What is asked:
Provide again, from the entries below, every line from the one containing "Recreate this object" through the one containing "const backCornerRadius = 2;", exactly as written, and no other line.
Start Record list
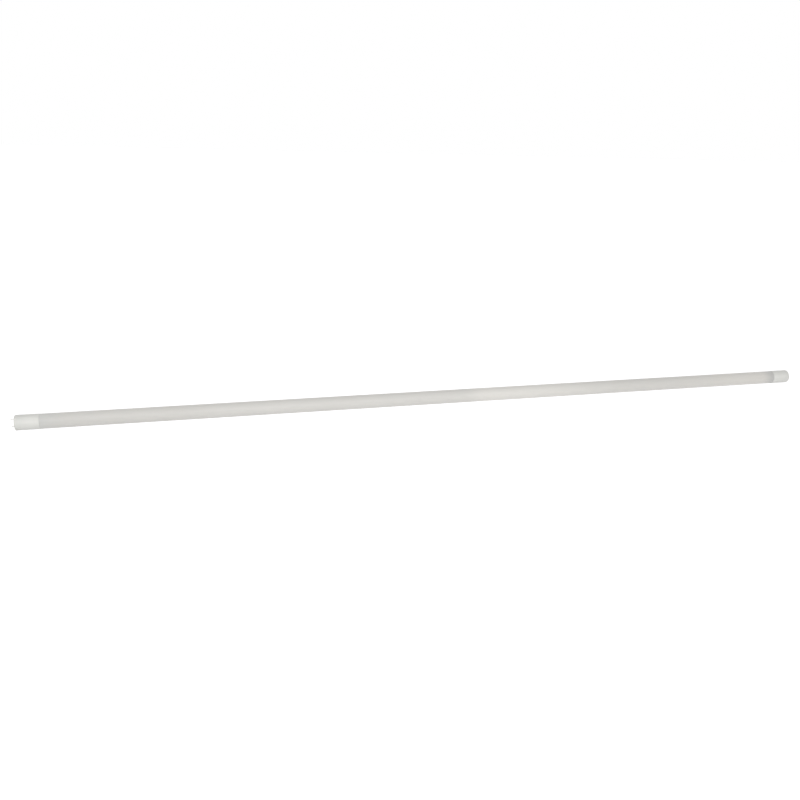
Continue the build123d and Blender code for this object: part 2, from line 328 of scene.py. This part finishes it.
def copied(piece, name, offset=(0, 0, 0), turned=False):
    """A copy with its own mesh, moved or turned."""
    select_only(piece)
    bpy.ops.object.duplicate(linked=False)
    copy = bpy.context.object
    copy.name = copy.data.name = name
    return moved(copy, offset, turned)


left_end_cap = add_cylinder("left_end_cap", cap_radius, cap_end, -seam)
edit(left_end_cap, "FACE", ring_at(-seam, cap_radius))
bpy.ops.mesh.inset(thickness=cap_radius - spigot_radius)
draw_out(spigot_length)
bpy.ops.mesh.inset(thickness=spigot_wall)
draw_out(cap_end + cap_face_wall - (spigot_length - seam))
edit(left_end_cap, "EDGE", ring_at(cap_end, cap_radius))
bpy.ops.mesh.bevel(offset=cap_rim, segments=cap_rim_segments)
edit(left_end_cap, "EDGE", ring_at(-seam, cap_radius))
bpy.ops.mesh.bevel(offset=cap_shoulder_chamfer, segments=2)
edit(left_end_cap, "EDGE", ring_at(-seam + spigot_length, spigot_radius))
bpy.ops.mesh.bevel(offset=spigot_lead_in, segments=1)
bpy.ops.object.mode_set(mode="OBJECT")

outside_face = cap_end - counterbore_depth
counterbore_floor = cap_end + counterbore_depth
gate_floor = cap_end + counterbore_depth / 2
pin_cutter = add_cylinder(
    "pin_cutter", counterbore_radius, outside_face, counterbore_floor, counterbore_segments
)
edit(pin_cutter, "FACE", ring_at(counterbore_floor, counterbore_radius))
step_to(counterbore_floor, pin_seat_radius / counterbore_radius)
draw_out(cap_face_wall)
bpy.ops.object.mode_set(mode="OBJECT")
gate_cutter = add_cylinder("gate_cutter", gate_radius, outside_face, gate_floor, gate_segments)
cutters = [
    copied(pin_cutter, "lower_pin_cutter", (0, 0, -pin_height)),
    moved(pin_cutter, (0, 0, pin_height)),
    gate_cutter,
]
for cutter in cutters:
    apply_modifier(left_end_cap, "BOOLEAN", operation="DIFFERENCE", solver="EXACT", object=cutter)
    bpy.data.objects.remove(cutter)
for height in (pin_height, -pin_height):
    edit(left_end_cap, "EDGE", ring_at(cap_end, counterbore_radius, height))
    bpy.ops.mesh.bevel(offset=counterbore_edge, segments=2)
bpy.ops.object.mode_set(mode="OBJECT")
smooth(left_end_cap)

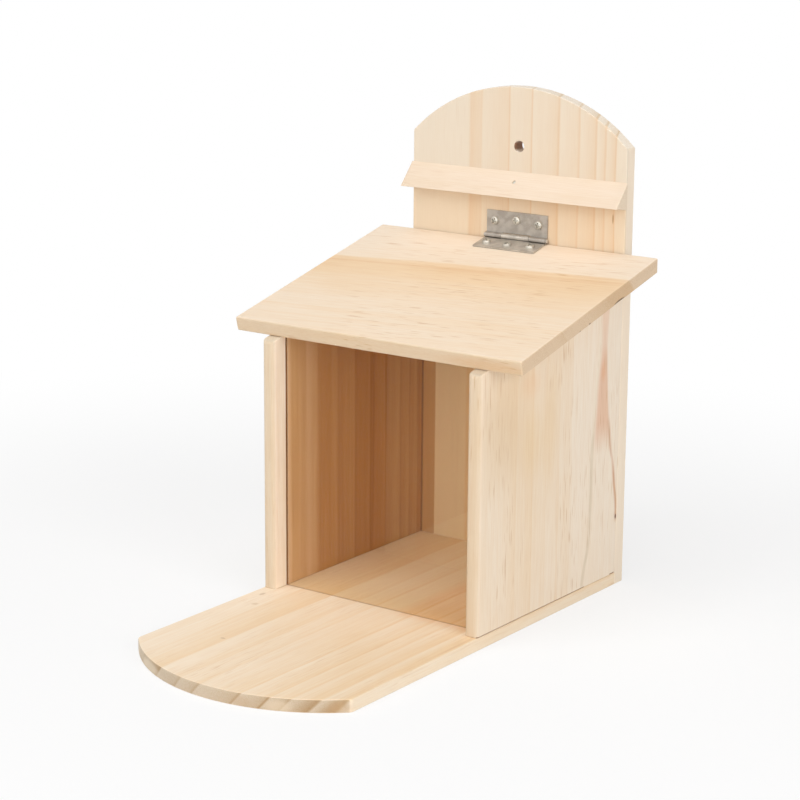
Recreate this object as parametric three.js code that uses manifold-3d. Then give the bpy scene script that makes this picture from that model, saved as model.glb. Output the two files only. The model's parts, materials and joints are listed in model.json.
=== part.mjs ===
// Squirrel feeder box in bare softwood, millimetres, +Z up, front towards -Y.
// A round-fronted floor carries two side walls, and both butt against a tall arched back board.
// A clear pane stands in grooves of the walls, and a sloping lid hangs on one butt hinge.
// A wedge-shaped rain strip above the hinge sheds water and stops the opened lid.

import * as THREE from 'three';
import { mergeVertices } from 'three/addons/utils/BufferGeometryUtils.js';
import Module from 'manifold-3d';

// Boards
const boxWidth = 175.4;
const floorThickness = 8.6;
const wallThickness = 10;
const backThickness = 10.5;
const wallDepth = 172.4;
const wallFrontHeight = 172.6;
const roofSlopeDegrees = 14;

// Rounded ends of the floor and of the back board
const platformLength = 129.9;
const floorArchRise = 37.2;
const floorArchOffset = 2.8;
const floorCornerRadius = 5;
const backShoulderRise = 22.3;
const backArchRise = 36;
const backCornerRadius = 2;

// Hole that the feeder hangs by, a little below the shoulders of the back board
const hangingHoleDiameter = 8;
const hangingHoleDrop = 5;

// Lid
const lidThickness = 9.8;
const lidLength = 172.4;
const lidSideOverhang = 26.5;
const lidBackGap = 0.7;

// Clear front pane and its grooves
const paneThickness = 1.5;
const paneSetback = 12.8;
const grooveDepth = 5;
const grooveSideClearance = 0.3;
const paneEndClearance = 0.5;
const paneTopClearance = 3;

// Rain strip
const stripLength = 177.6;
const stripDepth = 14.4;
const stripHeight = 18.6;
const stripLipRise = 2;
const stripClearance = 10;

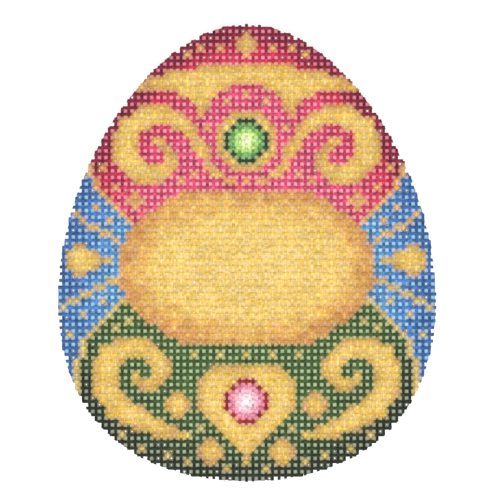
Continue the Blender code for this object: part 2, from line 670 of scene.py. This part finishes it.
def paintOn(strand, warps, wefts):  # the colour at places along a thread
    gold = (kind == golden)[..., None]
    colour, share = 0, 0
    for nudge in brushed["nudges"]:
        i = np.clip(np.floor(warps + nudge).astype(int) + cloth["warpsEachSide"], 0, paint.shape[0] - 1)
        j = np.clip(np.floor(wefts + nudge).astype(int) + cloth["weftsEachSide"], 0, paint.shape[1] - 1)
        colour, share = colour + paint[i, j] / 2, share + gold[i, j] / 2
    away = 2 * np.abs(warps - np.round(warps) + wefts - np.round(wefts))[:, None]
    own = brushed[strand]
    tint = own["goldTint"] * (brushed["crossingTint"] + (1 - brushed["crossingTint"]) * away)
    between = own["between"] * (1 - share) + own["goldBetweenThinAndShaded"] * share
    streaks = own["streaks"] * (1 - share) + own["goldStreaks"] * share
    # halfway from one crossing to the next each thread is darker: thinner paint, and painted shade where it
    # dips down
    colour = colour * (1 + tint * share) * (1 - (1 - between) * away)
    colour = colour + brushed["ground"] * away * colour.max(-1, keepdims=True)
    colour = colour * (1 + streaks * chance.uniform(-1, 1, share.shape))
    return colour * (1 + brushed["hueDrift"] * share * chance.uniform(-1, 1, share.shape))


def weave(name, warp, material):  # all the threads that run one way, as one piece
    each = cloth["warpsEachSide"] if warp else cloth["weftsEachSide"]
    reach = (cloth["eggWidth"] if warp else cloth["eggLength"]) / 2
    room = thread["tipRoom"] * thread["weftWidth"]
    points, colours, walls, ends, maps = [], [], [], [], []
    first = 0
    for number in range(-each, each + 1):
        if abs(warpPlace(number) if warp else weftPlace(number)) + room > reach:
            continue
        rings, run, crossing = threadRings(number, warp)
        wall, caps = threadFaces(len(run), warp)
        points.append(rings.reshape(-1, 3))
        walls.append(wall + first)
        ends.append(caps + first)
        first += len(points[-1])
        same = np.full(len(run), number)
        colour = paintOn("warp", same, crossing) if warp else paintOn("weft", crossing, same)
        colours.append(np.repeat(colour, thread["sides"], 0))
        maps.append(threadMaps(len(run), run, number + each, warp, 2 * each + 1))
    painted = np.clip((sectionUp + thread["paintEnd"]) / thread["paintFade"], 0, 1)
    cover = np.tile(painted, first // thread["sides"])
    bakeWalls, runWalls, bakeEnds, runEnds = (np.vstack(places) for places in zip(*maps))
    faceSets, bakes, runs = [np.vstack(walls), np.vstack(ends)], [bakeWalls, bakeEnds], [runWalls, runEnds]
    print(name, "woven from", len(maps), "threads")
    return makeMesh(name, np.vstack(points), np.vstack(colours), cover, faceSets, bakes, runs, material)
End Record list
Correct output:
Recreate this object as parametric three.js code that uses manifold-3d. Then give the bpy scene script that makes this picture from that model, saved as model.glb. Output the two files only. The model's parts, materials and joints are listed in model.json.
=== part.mjs ===
// Squirrel feeder box in bare softwood, millimetres, +Z up, front towards -Y.
// A round-fronted floor carries two side walls, and both butt against a tall arched back board.
// A clear pane stands in grooves of the walls, and a sloping lid hangs on one butt hinge.
// A wedge-shaped rain strip above the hinge sheds water and stops the opened lid.

import * as THREE from 'three';
import { mergeVertices } from 'three/addons/utils/BufferGeometryUtils.js';
import Module from 'manifold-3d';

// Boards
const boxWidth = 175.4;
const floorThickness = 8.6;
const wallThickness = 10;
const backThickness = 10.5;
const wallDepth = 172.4;
const wallFrontHeight = 172.6;
const roofSlopeDegrees = 14;

// Rounded ends of the floor and of the back board
const platformLength = 129.9;
const floorArchRise = 37.2;
const floorArchOffset = 2.8;
const floorCornerRadius = 5;
const backShoulderRise = 22.3;
const backArchRise = 36;
const backCornerRadius = 2;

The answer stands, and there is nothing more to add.